5 of 129 comments (clear)

  1. AMD had it going by bb84 · · Score: 5, Insightful

    ...but have since really lost momentum and competitiveness. They truly awakened the sleeping giant when they were kicking Intel's ass a few years ago.

    1. Re:AMD had it going by speed+of+lightx2 · · Score: 5, Interesting

      ...but have since really lost momentum and competitiveness

      Seven out of the top ten supercomputers in the latest top500 list have AMD in them, including the top two, so I don't really see the whole "AMD losing momentum and competitiveness.
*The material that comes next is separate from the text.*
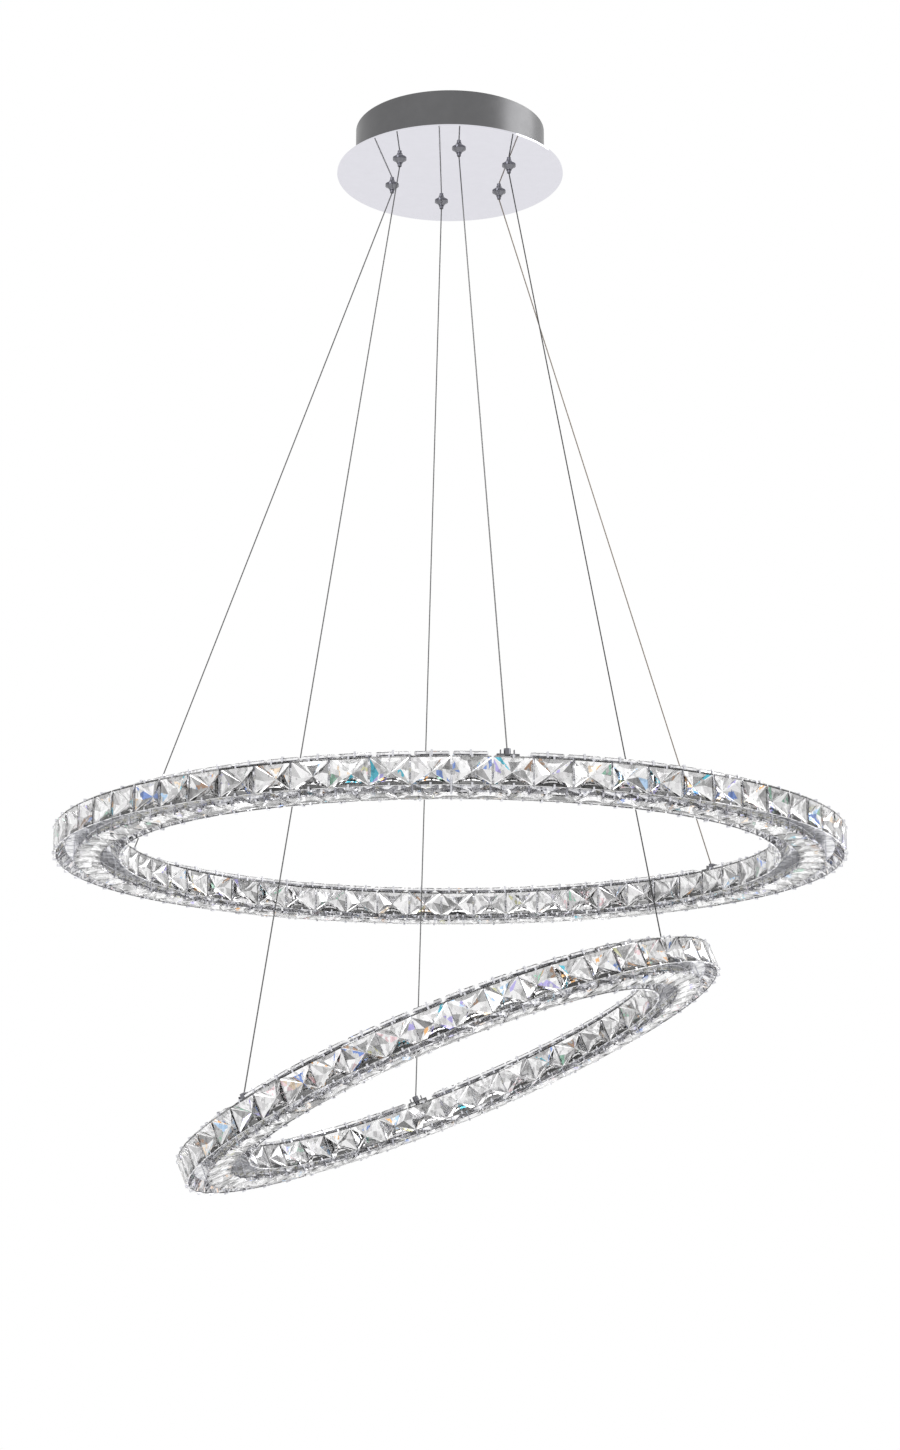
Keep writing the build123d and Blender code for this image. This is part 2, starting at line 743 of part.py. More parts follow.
    def anchor_location(self, anchor):
        """Where the wire bracket at one anchor stands, with X pointing outwards."""
        return Pos(at_azimuth(self.middle_radius, anchor)) * Rot(0, 0, anchor)

    def ball_centre(self, anchor):
        """Centre of a wire's ball terminal, in the pendant's frame."""
        return (self.location * Pos(at_azimuth(self.middle_radius, anchor, ball_level))).position

    def make_balls(self):
        """The ball terminals, each with a flat where its wire leaves."""
        balls = []
        for anchor in self.anchors:
            centre = self.ball_centre(anchor)
            towards_gripper = (gripper_mouth(anchor) - centre).normalized()
            ball = Plane(centre, z_dir=towards_gripper).location * make_flat_ball()
            balls.append(ball)
        return balls

    def place(self, pieces):
        """Moves pieces from the ring's own frame to where the ring hangs."""
        return [self.location * piece for piece in pieces]


def make_flat_ball():
    """A ball on the origin with a small flat facing +Z."""
    flat = ball_radius - ball_flat_depth
    return Sphere(ball_radius) & post(ball_radius, -ball_radius, flat)


# Suspension wires


def gripper_mouth(azimuth):
    """The point where a wire turns out of its gripper."""
    return at_azimuth(gripper_circle_radius, azimuth, mouth_level)


def make_wire(ring, azimuth):
    """A taut wire: straight through its gripper, one bend at the mouth, straight to its ball."""
    mouth = gripper_mouth(azimuth)
    top = at_azimuth(gripper_circle_radius, azimuth, plate_bottom + gripper_shank_length + wire_tail_length)
    centre = ring.ball_centre(azimuth)
    end = centre + (mouth - centre).normalized() * (ball_radius - ball_flat_depth)
    path = FilletPolyline(top, mouth, end, radius=[wire_mouth_bend_radius])
    wire = sweep(Plane(top, z_dir=(0, 0, -1)) * Circle(wire_radius), path=path)
    expected = math.pi * wire_radius ** 2 * path.length
    turn = (mouth - top).get_angle(end - mouth)
    print(f"wire at {azimuth:.0f}: bend radius {wire_mouth_bend_radius}, turn {turn:.1f} degrees,",
          f"length {path.length:.1f}, volume share {wire.volume / expected:.4f}")
    return wire


# Places that several pieces share
gripper_azimuths = evenly_round(gripper_count, gripper_first_azimuth)
large_anchors = gripper_azimuths[0::2]
small_anchors = gripper_azimuths[1::2]
first_pole = -terminal_pole_pitch * (terminal_pole_count - 1) / 2
terminal_poles = [first_pole + index * terminal_pole_pitch for index in range(terminal_pole_count)]
small_ring_lean = Rot(0, 0, small_ring_high_side_azimuth) * Rot(0, -small_ring_tilt, 0)
small_ring_turn = small_ring_lean * Rot(0, 0, -small_ring_high_side_azimuth)

large_ring = CrystalRing(large_ring_diameter, Pos(0, 0, -large_ring_drop), large_anchors)
small_ring = CrystalRing(small_ring_diameter, Pos(0, 0, -small_ring_drop) * small_ring_turn, small_anchors)

save("canopy_drum", [make_drum()])
save("canopy_set_screws", [make_set_screw(-1), make_set_screw(1)])
save("canopy_plate", [make_plate()])
save("canopy_plate_nuts", make_plate_nuts())
save("ceiling_bracket", [make_ceiling_bracket()])
save("driver_case", [make_driver_case()])
save("driver_lid", [make_driver_lid()])
save("driver_board", [make_driver_board()])
save("driver_nuts", make_driver_nuts())
save("terminal_block", [make_terminal_block()])
save("terminal_screws", make_terminal_screws())
save("gripper_nuts", make_gripper_nuts())

gripper_centres = [at_azimuth(gripper_circle_radius, azimuth, plate_bottom) for azimuth in gripper_azimuths]
gripper_places = [Pos(centre) for centre in gripper_centres]
save("gripper_plugs", [place * make_plug() for place in gripper_places])
for number, place in enumerate(gripper_places, start=1):
    save(f"gripper_body_{number}", [place * make_gripper_body()])
    save(f"gripper_plunger_{number}", [place * make_plunger()])
    save(f"gripper_spring_{number}", [place * make_spring()])

for number, azimuth in enumerate(gripper_azimuths, start=1):
    ring = large_ring if azimuth in large_anchors else small_ring
    save(f"suspension_wire_{number}", [make_wire(ring, azimuth)])

for name, ring in (("large", large_ring), ("small", small_ring)):
    side_crystal = make_crystal(crystal_width)
    face_crystal = make_crystal(ring.face_crystal_width)
    save(f"{name}_ring_channel", ring.place([ring.make_channel()]))
    save(f"{name}_ring_cover", ring.place([ring.make_cover()]))
    save(f"{name}_ring_led_strips", ring.place(ring.make_led_strips()))
    save(f"{name}_outer_crystals", ring.place([place * side_crystal for place in ring.outer_places()]))
    save(f"{name}_inner_crystals", ring.place([place * side_crystal for place in ring.inner_places()]))
    save(f"{name}_top_crystals", ring.place([place * face_crystal for place in ring.top_places()]))
    save(f"{name}_bottom_crystals", ring.place([place * face_crystal for place in ring.bottom_places()]))
    save(f"{name}_crystal_claws", ring.place(ring.make_claws()))
    save(f"{name}_wire_brackets", ring.place(ring.make_bridges()))
    save(f"{name}_wire_bushings", ring.place(ring.make_bushings()))
    save(f"{name}_wire_balls", ring.make_balls())
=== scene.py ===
"""Dresses the crystal pendant light: cut crystals, wires, springs, LED strips and every finish."""

import json
import logging
import math
from dataclasses import dataclass
from enum import Enum
from random import Random
from typing import Iterator, Sequence

import bmesh
import bpy
from mathutils import Matrix, Vector


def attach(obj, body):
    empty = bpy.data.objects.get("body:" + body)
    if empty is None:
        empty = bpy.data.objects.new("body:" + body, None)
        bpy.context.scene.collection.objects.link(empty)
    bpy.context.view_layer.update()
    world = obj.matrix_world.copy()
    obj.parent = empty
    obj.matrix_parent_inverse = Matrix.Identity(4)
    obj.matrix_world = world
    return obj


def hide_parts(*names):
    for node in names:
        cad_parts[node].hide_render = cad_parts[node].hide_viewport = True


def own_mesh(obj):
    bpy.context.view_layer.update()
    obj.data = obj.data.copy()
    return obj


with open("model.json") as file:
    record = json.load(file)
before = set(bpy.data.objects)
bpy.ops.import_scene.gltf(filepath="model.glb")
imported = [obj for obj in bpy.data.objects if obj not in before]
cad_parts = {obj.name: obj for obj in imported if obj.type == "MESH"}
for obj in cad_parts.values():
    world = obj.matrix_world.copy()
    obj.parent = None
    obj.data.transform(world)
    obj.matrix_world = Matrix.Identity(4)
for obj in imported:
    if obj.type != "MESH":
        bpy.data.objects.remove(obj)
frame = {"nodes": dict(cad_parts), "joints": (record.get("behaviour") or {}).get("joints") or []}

log = logging.getLogger("pendant")

Colour = tuple[float, float, float]
Inputs = dict[str | int, object]
Socket = bpy.types.NodeSocket

GRIPPER_COUNT = 6
FIRST_GRIPPER_AZIMUTH = -82.0
FULL_TURN = 360.0
SIGNS = (-1, 1)
WHITE = (1.0, 1.0, 1.0)


def from_display(red: float, green: float, blue: float) -> Colour:
    """Turns a colour as a screen shows it into a linear one, by the standard curve of screens."""
    return tuple(c / 12.92 if c <= 0.04045 else ((c + 0.055) / 1.055) ** 2.4 for c in (red, green, blue))


# Shader graphs and the node groups that several finishes share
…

    2. Re:AMD had it going by Hal_Porter · · Score: 5, Insightful

      What scares me is that AMD might decline into a purely budget CPU house like Cyrix did and then leave the market together.

      Now think back to the Itanium fiasco. If AMD hadn't have been around or hadn't been making high end chips Intel could have made the high end IA64 and gradually migrate the whole market to it. So now we'd be running underpowered and overpriced IA64 chips. In a sense the thing that prevented that was that chips were dual sourced so Intel couldn't force a transition to an inferior successor like Microsoft did with XP to Vista. And IA64 was likely so patented that no one else would be ever be able to make compatible chips.
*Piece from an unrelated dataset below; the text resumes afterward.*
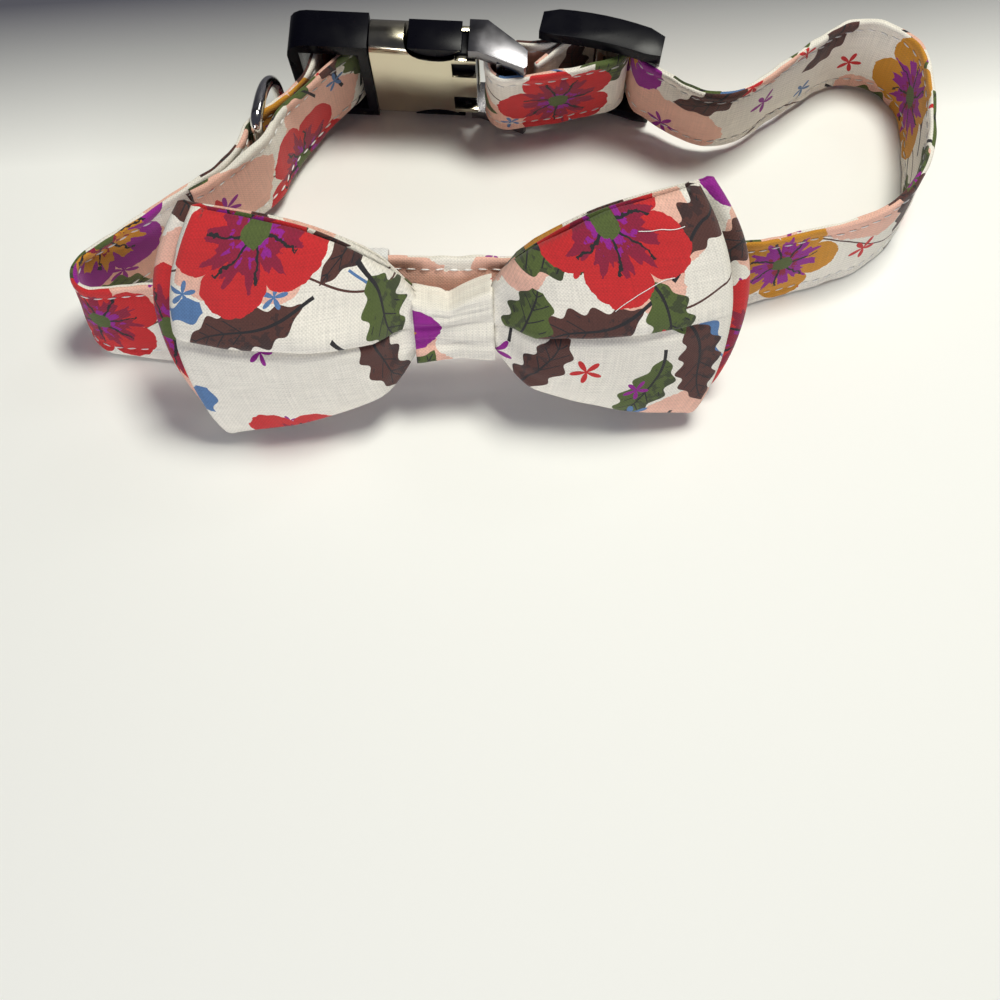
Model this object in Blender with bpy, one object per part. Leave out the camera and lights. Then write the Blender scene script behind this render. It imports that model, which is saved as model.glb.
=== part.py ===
"""Pet bow tie collar: a printed cotton strap that stands on its edge as one closed, adjustable loop,
with a side release buckle, a slider, a D-ring and a two-layer bow tie held on the front.

The plan frame has X across the collar, -Y to the front where the bow is, and +Z up.
"""
import math

import bmesh
import bpy
from mathutils import Matrix, Vector

MM = 0.001

# Strap
STRAP_WIDTH = 20.0 * MM
STRAP_THICK = 1.5 * MM
STRAP_PLAY = 0.4 * MM
PLY_GAP = 0.35 * MM
SEAM_GAP = 0.3 * MM

# The collar's plan, measured along the middle of the strap
LOOP_WIDTH = 171.0 * MM
LOOP_DEPTH = 66.5 * MM
LEFT_TURN_RADIUS = 5.5 * MM
FRONT_BEND_RADIUS = 30.0 * MM
RIGHT_SIDE_RADIUS = 27.0 * MM
RIGHT_TURN_RADIUS = 11.5 * MM
FRONT_BEND_SHARE = 0.033
RIGHT_SIDE_SHARE_X = 0.336
RIGHT_SIDE_SHARE_Y = 0.131
BUCKLE_SHARE_X = -0.171
BUCKLE_SHARE_Y = 0.428
LEFT_TURN_LEAN = math.radians(5.0)
LEFT_FRONT_LEAN = math.radians(17.0)
LEFT_FRONT_RUN = 12.0 * MM
RIGHT_FRONT_LEAN = math.radians(4.0)
RIGHT_FRONT_RUN_SHARE = 0.40
BACK_LEAN = math.radians(10.0)
BACK_LEAN_FADE = 45.0 * MM
# Where the back's lean starts and how long it takes to grow, as shares of the run from the D-ring to
# the buckle and of the loop's depth
BACK_LEAN_FROM_RING = (0.12, 0.60)
BACK_LEAN_FROM_FRONT = (0.50, 0.15)
BACK_LEAN_PAST_SLIDER = 0.60

# Buckle
BUCKLE_HEADING = math.radians(-3.3)
BUCKLE_THICK = 8.0 * MM
BUCKLE_RAIL = 2.8 * MM
FEMALE_LENGTH = 16.8 * MM
FEMALE_END_RAIL = 2.5 * MM
FEMALE_POST = 2.2 * MM
FEMALE_BAR_SIZE = 4.0 * MM
FEMALE_BAR_SETBACK = 6.8 * MM
FEMALE_BAR_OFFSET = 0.5 * MM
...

      Of course with AMD around Intel was forced to adopt x64 and produce the excellent Core, Core2 and now Core i7 microarchitectures and do it very quickly. Just imagine what would have happened if they hadn't been. Recently I've heard AMD they will go fabless for example. TSMC and other commodity fabs don't have technology to match Intel, so AMD will lag behind. For low end stuff it doesn't matter much, but it really does for the high end. Mind you Intel is kicking ass in the netbook market too. It really makes you wonder how long AMD will be around. And if AMD go under so would ATI since they bought it. I actually prefer Intel and NVidia in this generation but I'm not sure they would be much good if there was no competition.

      Not a very comforting thought is it?

      --
      echo -e 'global _start\n _start:\n mov eax, 2\n int 80h\n jmp _start' > a.asm; nasm a.asm -f elf; ld a.o -o a;
  2. Re:Does 'Opteron' mean 'expensive'? by thona · · Score: 5, Informative

    No marketing talk in those names.

    Not sure you would call it expensive, but the OPTERON chips per definition are only server chips. The Opteron 23xx series (45nm shanghai) is dual processor, while the 83xx series is quad processor.

    The end user equivalent is the PHENOM series.

    Note that this is a technical difference, not marketing talk. The Opterons use Socket F, while the Phenoms (single processor only) use the AM2+ socket. Different pin count, different number of interconnect ports (for connecting to other processory).

    45nm Phenoms are IIRC supposed to appear soonish ;) Opterons start being available now - I pick up a new server on friday.

  3. Re:Site's been slashdotted by this+great+guy · · Score: 5, Interesting

    You are so true about virtualization. Just 2 or 3 weeks ago I was benchmarking Linux and Windows VMs compiling Java code under Qemu/KVM-75 on an 2-socket 8-core 2.0GHz Opteron 2350 (non-Shanghai) system, and on a 1-socket 4-core 2.4GHz Core 2 Q6600 system. The VMs were configured with 1, 2, or 4 virtual processors and not more, to not give an unfair advantage to the AMD system which had twice the number of cores. Despite the lower CPU frequency as well as lower memory throughput and latency (registered DDR2-667 vs. unbuffered DDR2-800 for Intel), the AMD system was kicking the ass of the Intel system in every case by as much as 10-30%. Most likely this was because of the integrated memory controller and support of nested paging (aka "Rapid Virtualization Index"). Now Intel has cloned these 2 features in their Nehalem microarchitecture. I am very impatient to see how they perform.